The point is this: Remembering the past is a form of schooling. The past can be dangerous if we use it as an escape from reality or a cage to prevent fresh thinking. But if we pursue the past honestly, the discipline of remembering that we call “history” is one long lesson in two great virtues: humility and hope. Humility, because we humans have a remarkable talent for making the same stupid mistakes again and again, century after century. And hope, because we also have the genius to recover, to rebuild, to improve our lives, to seek justice, and to create beauty. And we’re never abandoned by the God who loves us.
So allow me to close with two memories.
Exactly 500 years ago, in 1521, Martin Luther refused to recant his teachings at a very public and dramatic meeting in Germany with Charles V, the Holy Roman emperor. That act, combined with Rome’s response, sealed the breakdown of Christian unity and led to centuries of bitter religious conflict and ill will.
Exactly 11 years ago, I gave a talk on the vocation of Christians in American public life. I gave that talk at the invitation of Houston Baptist University.
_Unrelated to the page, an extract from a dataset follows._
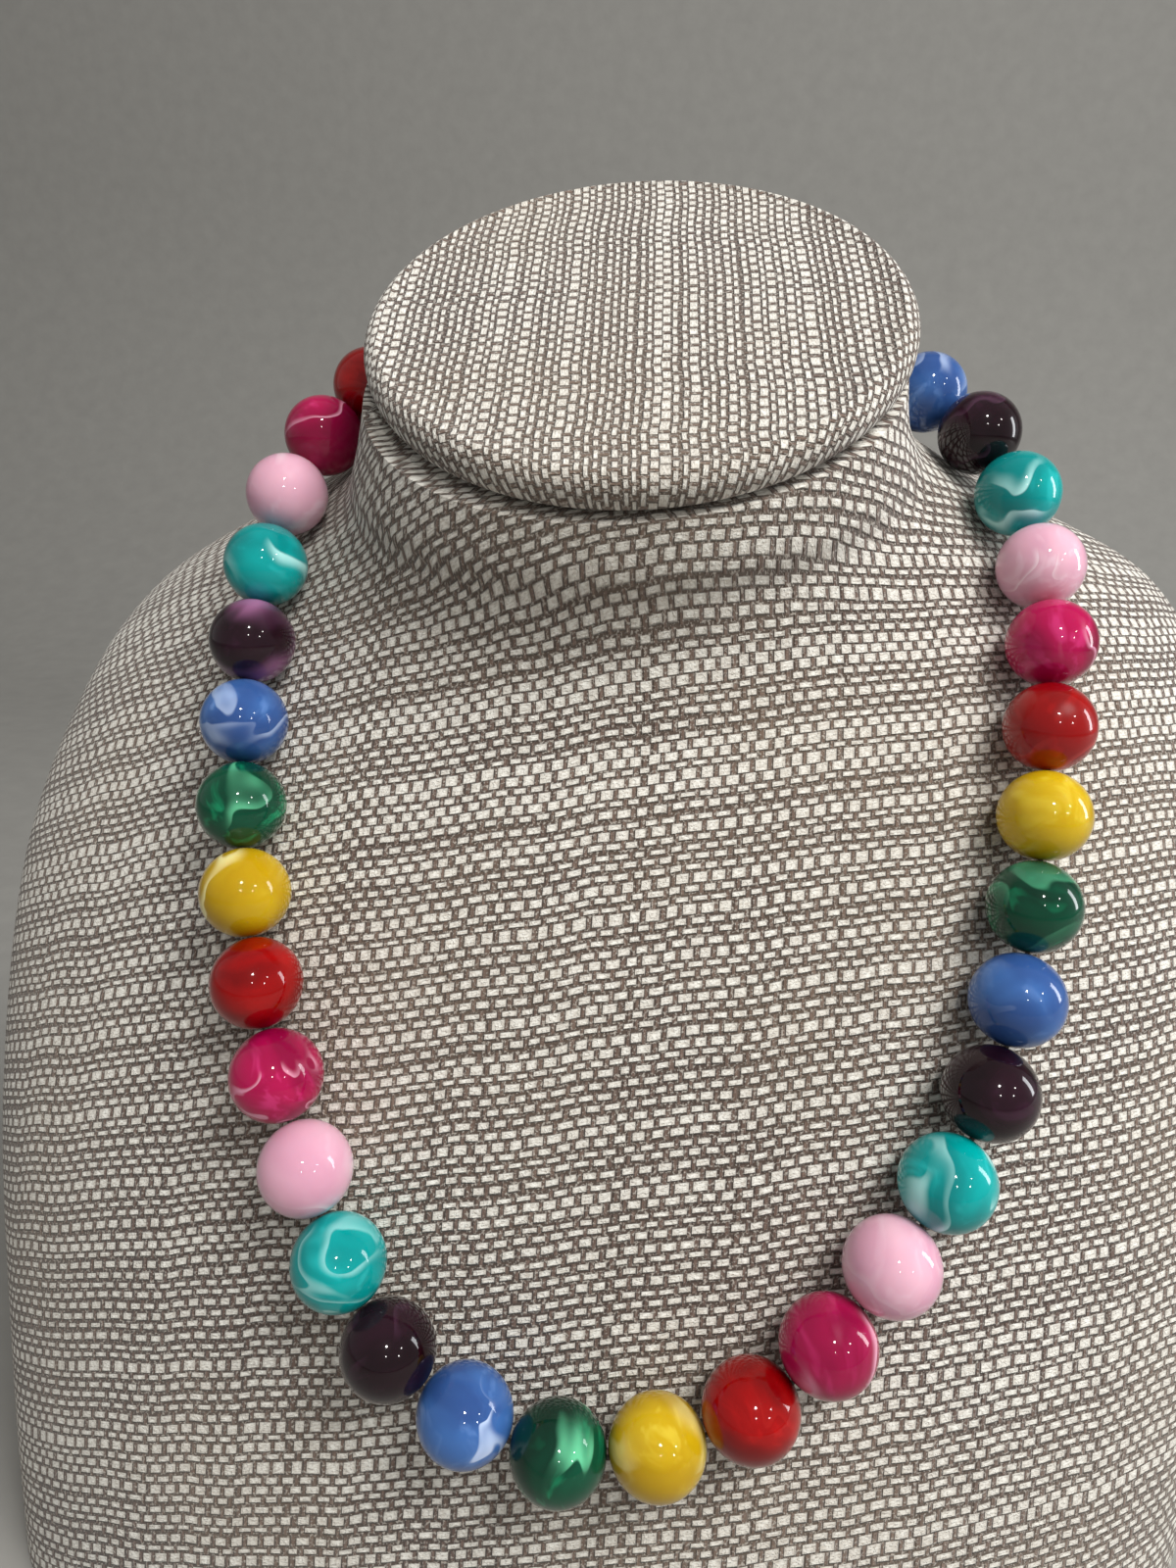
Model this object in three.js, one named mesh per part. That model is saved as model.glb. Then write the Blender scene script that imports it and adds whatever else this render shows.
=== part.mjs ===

I was a Catholic bishop, speaking at a Baptist university, in America’s evangelical heartland—and I was welcomed with more warmth, kindness, and fraternal support than I might get today from quite a few people and even some universities that consider themselves “Catholic.”
The lesson for us today is simple. The issues that still divide us as Christians—from matters of doctrine, to the nature and organization of the Church herself—are important. We can’t paper them over or pretend them away. We need to respect them. Obviously I’m a Catholic bishop, and I believe accordingly. But we now live in a world where, in so many practical ways involving marriage, family, human sexuality and purpose, as well as religious freedom, what we share as faithful Christians is more pressing than what we don’t. If we mean what we say when we call ourselves “Christians,” we can at least be obedient to Christ’s command to love each other, and to find ways to work together to serve the gospel.
The work of renewing the soul of the world is God’s, but his instrument is the Church. And the work of renewing the Church is also God’s, but he accomplishes it through us. The Church, however our various traditions might conceive and experience her, is only as pure and strong as the faith, zeal, courage, and fidelity of her people. We need to remember who we are as a people, and why we’re here—and then conform our lives to the task.
Charles J. Chaput, O.F.M. is the archbishop emeritus of Philadelphia. This text is excerpted and adapted from remarks at the 2021 Napa Institute summer conference, “All Things Made New.”